If the tentative ruling is uncontested, it shall become the order of the Court, pursuant to Rule 3.1308(a)(1), adopted by Local Rule 3.10, effective immediately, and no formal order pursuant to Rule 3.1312 or any other notice is required as the tentative ruling affords sufficient notice to the parties.

 

 



9:00

Line: 8

CLJ194489     NICHOLAS a.
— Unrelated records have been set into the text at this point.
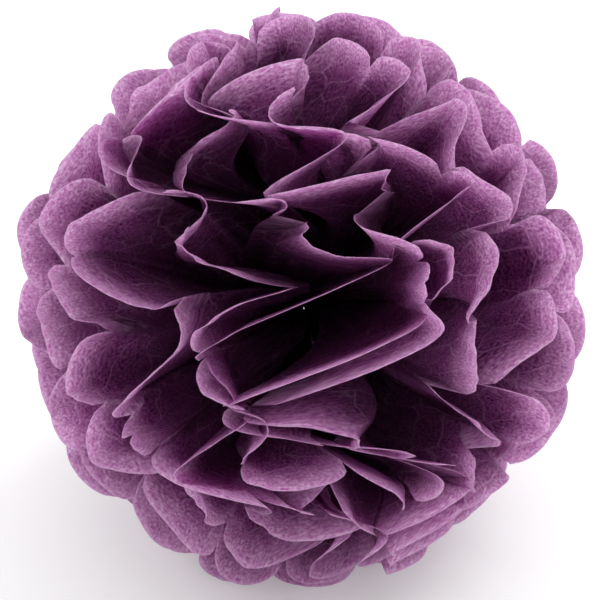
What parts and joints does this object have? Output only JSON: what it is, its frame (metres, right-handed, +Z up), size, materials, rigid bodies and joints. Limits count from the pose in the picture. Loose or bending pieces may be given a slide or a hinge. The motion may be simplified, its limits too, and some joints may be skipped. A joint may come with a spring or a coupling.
{
  "type": "tissue paper pom pom",
  "caption": "Ball of pleated tissue paper sheets with scalloped ends, tied in the middle with wire and fanned out into overlapping round petals.",
  "frame": {"origin": "middle of the footprint on the table, at table height", "axes": "+Z up, -Y towards the side with the open eye of the ball, +X to the right seen from there"},
  "size_m": [0.2556, 0.2582, 0.2385],
  "materials": {
    "tissue": "dyed tissue paper, matt and translucent, with cloudy fibres and fine creases",
    "wire": "thin bare florist's wire, softly shiny"
  },
  "bodies": {
    "root": {"tissue_sheet_01": "tissue", "tissue_sheet_02": "tissue", "tissue_sheet_03": "tissue", "tissue_sheet_04": "tissue", "tissue_sheet_05": "tissue", "tissue_sheet_06": "tissue", "tissue_sheet_07": "tissue", "tissue_sheet_08": "tissue", "tissue_sheet_09": "tissue", "tissue_sheet_10": "tissue", "tissue_sheet_11": "tissue", "tissue_sheet_12": "tissue", "tie_wire": "wire"}
  },
  "joints": []
}
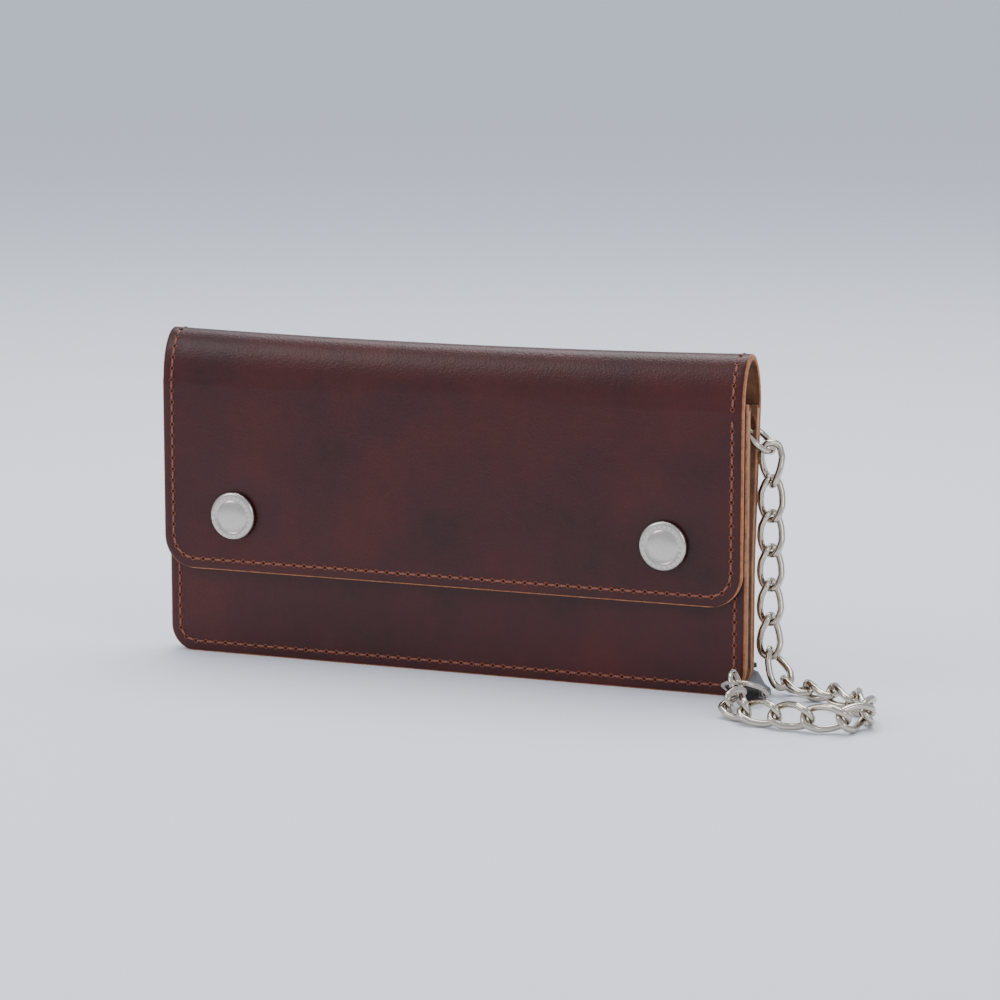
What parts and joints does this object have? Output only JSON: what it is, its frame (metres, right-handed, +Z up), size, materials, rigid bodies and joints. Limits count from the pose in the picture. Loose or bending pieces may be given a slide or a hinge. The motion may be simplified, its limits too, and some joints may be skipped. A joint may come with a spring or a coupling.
{
  "type": "chain wallet",
  "caption": "Long upright snap-flap wallet in oxblood leather with copper stitching, a curb chain from a grommet and a black belt strap.",
  "frame": {"origin": "on the ground, under the middle of the wallet's bottom edge", "axes": "+X along the wallet to the right as its flap is seen, +Y towards its back, +Z up"},
  "size_m": [0.2391, 0.1059, 0.1016],
  "materials": {
    "oxblood_leather": "smooth semi-gloss pull-up",
    "lining_leather": "matte natural",
    "black_leather": "smooth semi-gloss",
    "zip_tape": "woven",
    "nickel": "polished nickel plate"
  },
  "bodies": {
    "wallet": {"back_panel": "oxblood_leather", "back_lining": "lining_leather", "fold_strip": "oxblood_leather", "front_panel": "oxblood_leather", "front_lining": "lining_leather", "gusset_right": "lining_leather", "gusset_left": "lining_leather", "card_panel": "lining_leather", "card_pocket_1": "lining_leather", "card_pocket_2": "lining_leather", "card_pocket_3": "lining_leather", "coin_pocket_panel": "lining_leather", "coin_pocket_top": "lining_leather", "zip_tape_lower": "zip_tape", "zip_tape_upper": "zip_tape", "zip_teeth": "nickel", "zip_stops": "nickel", "snap_studs": "nickel", "snap_posts": "nickel", "grommet": "nickel", "grommet_washer": "nickel"},
    "flap": {"flap": "oxblood_leather", "flap_lining": "lining_leather", "snap_caps": "nickel", "snap_sockets": "nickel"},
    "zip_slider": {"zip_slider": "nickel"},
    "zip_pull": {"zip_pull": "nickel"},
    "anchor_ring": {"anchor_ring": "nickel"},
    "link_01": {"link_01": "nickel"},
    "link_02": {"link_02": "nickel"},
    "link_03": {"link_03": "nickel"},
    "link_04": {"link_04": "nickel"},
    "link_05": {"link_05": "nickel"},
    "link_06": {"link_06": "nickel"},
    "link_07": {"link_07": "nickel"},
    "link_08": {"link_08": "nickel"},
    "link_09": {"link_09": "nickel"},
    "link_10": {"link_10": "nickel"},
    "link_11": {"link_11": "nickel"},
    "link_12": {"link_12": "nickel"},
    "link_13": {"link_13": "nickel"},
    "link_14": {"link_14": "nickel"},
    "link_15": {"link_15": "nickel"},
    "link_16": {"link_16": "nickel"},
    "link_17": {"link_17": "nickel"},
    "link_18": {"link_18": "nickel"},
    "end_ring": {"end_ring": "nickel"},
    "strap_ring": {"strap_ring": "nickel"},
    "belt_strap": {"belt_strap": "black_leather", "loop_bend": "black_leather", "loop_stud": "nickel"},
    "belt_loop": {"belt_loop": "black_leather", "loop_cap": "nickel", "loop_socket": "nickel"}
  },
  "joints": [
    {"name": "flap_hinge", "type": "hinge", "parent": "wallet", "child": "flap", "pos_m": [0, 0.00035, 0.10381], "axis": [-1, 0, 0], "range_deg": [0, 180], "deforming": ["fold_strip"]},
    {"name": "zip_slide", "type": "slide", "parent": "wallet", "child": "zip_slider", "axis": [1, 0, 0], "range_m": [0, 0.142]},
    {"name": "pull_hinge", "type": "hinge", "parent": "zip_slider", "child": "zip_pull", "pos_m": [-0.071, 0.00168, 0.0655], "axis": [-1, 0, 0], "range_deg": [0, 6]},
    {"name": "ring_in_grommet", "type": "hinge", "parent": "wallet", "child": "anchor_ring", "pos_m": [0.091, 0.0062, 0.07975], "axis": [0, -1, 0], "range_deg": [0, 15]},
    {"name": "link_01_turn", "type": "hinge", "parent": "anchor_ring", "child": "link_01", "pos_m": [0.09938, 0.0059, 0.0726], "axis": [0, -1, 0], "range_deg": [0, 15]},
    {"name": "link_02_turn", "type": "hinge", "parent": "link_01", "child": "link_02", "pos_m": [0.09959, 0.00589, 0.0646], "axis": [-0.3827, -0.9238, 0.0123], "range_deg": [0, 8]},
    {"name": "link_03_turn", "type": "hinge", "parent": "link_02", "child": "link_03", "pos_m": [0.09965, 0.0057, 0.0543], "axis": [-0.309, -0.9511, 0], "range_deg": [0, 15]},
    {"name": "link_04_turn", "type": "hinge", "parent": "link_03", "child": "link_04", "pos_m": [0.09965, 0.0057, 0.044], "axis": [-0.2079, -0.9781, 0], "range_deg": [0, 15]},
    {"name": "link_05_turn", "type": "hinge", "parent": "link_04", "child": "link_05", "pos_m": [0.09965, 0.0057, 0.0337], "axis": [-0.1045, -0.9945, 0], "range_deg": [0, 15]},
    {"name": "link_06_turn", "type": "hinge", "parent": "link_05", "child": "link_06", "pos_m": [0.09965, 0.0057, 0.0234], "axis": [0.0174, -0.9998, 0], "range_deg": [0, 15]},
    {"name": "link_07_turn", "type": "hinge", "parent": "link_06", "child": "link_07", "pos_m": [0.09963, 0.00669, 0.01288], "axis": [0.0225, -0.9023, 0.4305], "range_deg": [0, 15]},
    {"name": "link_08_turn", "type": "hinge", "parent": "link_07", "child": "link_08", "pos_m": [0.10534, 0.0031, 0.00319], "axis": [0, -1, 0], "range_deg": [0, 15]},
    {"name": "link_09_turn", "type": "hinge", "parent": "link_08", "child": "link_09", "pos_m": [0.11537, -0.00292, 0.00361], "axis": [-0.495, -0.7409, -0.454], "range_deg": [0, 12]},
    {"name": "link_10_turn", "type": "hinge", "parent": "link_09", "child": "link_10", "pos_m": [0.12421, -0.00819, 0.00407], "axis": [-0.5122, -0.8475, -0.139], "range_deg": [0, 12]},
    {"name": "link_11_turn", "type": "hinge", "parent": "link_10", "child": "link_11", "pos_m": [0.13256, -0.01423, 0.00412], "axis": [-0.554, -0.7912, 0.2588], "range_deg": [0, 12]},
    {"name": "link_12_turn", "type": "hinge", "parent": "link_11", "child": "link_12", "pos_m": [0.1392, -0.0222, 0.00408], "axis": [-0.5628, -0.5363, 0.6289], "range_deg": [0, 12]},
    {"name": "link_13_turn", "type": "hinge", "parent": "link_12", "child": "link_13", "pos_m": [0.14162, -0.03237, 0.00401], "axis": [-0.605, -0.2221, 0.7646], "range_deg": [0, 10]},
    {"name": "link_14_turn", "type": "hinge", "parent": "link_13", "child": "link_14", "pos_m": [0.13853, -0.04055, 0.00491], "axis": [0.0901, -0.7204, 0.6877], "range_deg": [0, 5]},
    {"name": "link_15_turn", "type": "hinge", "parent": "link_14", "child": "link_15", "pos_m": [0.12838, -0.04256, 0.00475], "axis": [-0.1182, -0.5911, 0.7979], "range_deg": [0, 10]},
    {"name": "link_16_turn", "type": "hinge", "parent": "link_15", "child": "link_16", "pos_m": [0.11705, -0.041, 0.00429], "axis": [0, -1, 0], "range_deg": [0, 10]},
    {"name": "link_17_turn", "type": "hinge", "parent": "link_16", "child": "link_17", "pos_m": [0.10709, -0.0383, 0.00414], "axis": [0, -1, 0], "range_deg": [0, 8]},
    {"name": "link_18_turn", "type": "hinge", "parent": "link_17", "child": "link_18", "pos_m": [0.09938, -0.03127, 0.00416], "axis": [0, -1, 0], "range_deg": [0, 8]},
    {"name": "end_ring_turn", "type": "hinge", "parent": "link_18", "child": "end_ring", "pos_m": [0.09842, -0.01959, 0.0041], "axis": [-0.9293, -0.1397, -0.3419], "range_deg": [0, 15]},
    {"name": "strap_ring_turn", "type": "hinge", "parent": "end_ring", "child": "strap_ring", "pos_m": [0.0975, -0.0178, 0.00605], "axis": [-0.9292, -0.14, -0.3421], "range_deg": [0, 15]},
    {"name": "strap_turn", "type": "hinge", "parent": "strap_ring", "child": "belt_strap", "pos_m": [0.0978, -0.0072, 0.00225], "axis": [1, 0, 0], "range_deg": [0, 4]},
    {"name": "loop_hinge", "type": "hinge", "parent": "belt_strap", "child": "belt_loop", "pos_m": [0.04711, 0.05489, 0.0019], "axis": [-0.7071, -0.7071, 0], "range_deg": [0, 120], "deforming": ["loop_bend"]}
  ]
}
STEVENS CO. VS. DAVID FENNELL

 

 

NICHOLAS A. STEVENS CO.                LESLIE HOLMES

DAVID FENNELL                          Pro/per

 

 

DAVID FENNELL’S MOTION TO VACATE JUDGMENT AND APPLICATION OF RENEWAL OF JUDGMENT

TENTATIVE RULING:

 

The Motion of Defendant David Fennell (“Defendant”) to Vacate Judgment and Application of Renewal of Judgment is DENIED. 

 

A judgment was entered in this action on March 19, 2007 against Defendant for $3,080.00, and thereafter the judgment was renewed on March 8, 2017 for $6,182.28. 

 

Defendant seeks to vacate the judgment and renewal of judgment on the ground that he paid this judgment in full by a $3,080 check on November 18, 2008 to Indian Creek Apartments.  The motion was continued from its original hearing date of August 8, 2017 for Defendant to provide evidence of the $3,080 payment, such as a copy of the paid check, a bank statement reflecting the check payment, or other similar evidence.  No further evidence has been presented to the court.

 

Additionally, it does not appear that Defendant’s $3,080 payment, if proof of payment had been made, would have satisfied the judgment in full because post-judgment interest accrued since entry of the judgment on March 19, 2007. 

 

If the tentative ruling is uncontested, it shall become the order of the Court, pursuant to Rule 3.1308(a)(1), adopted by Local Rule 3.10, effective immediately, and no formal order pursuant to Rule 3.1312 or any other notice is required as the tentative ruling affords sufficient notice to the parties.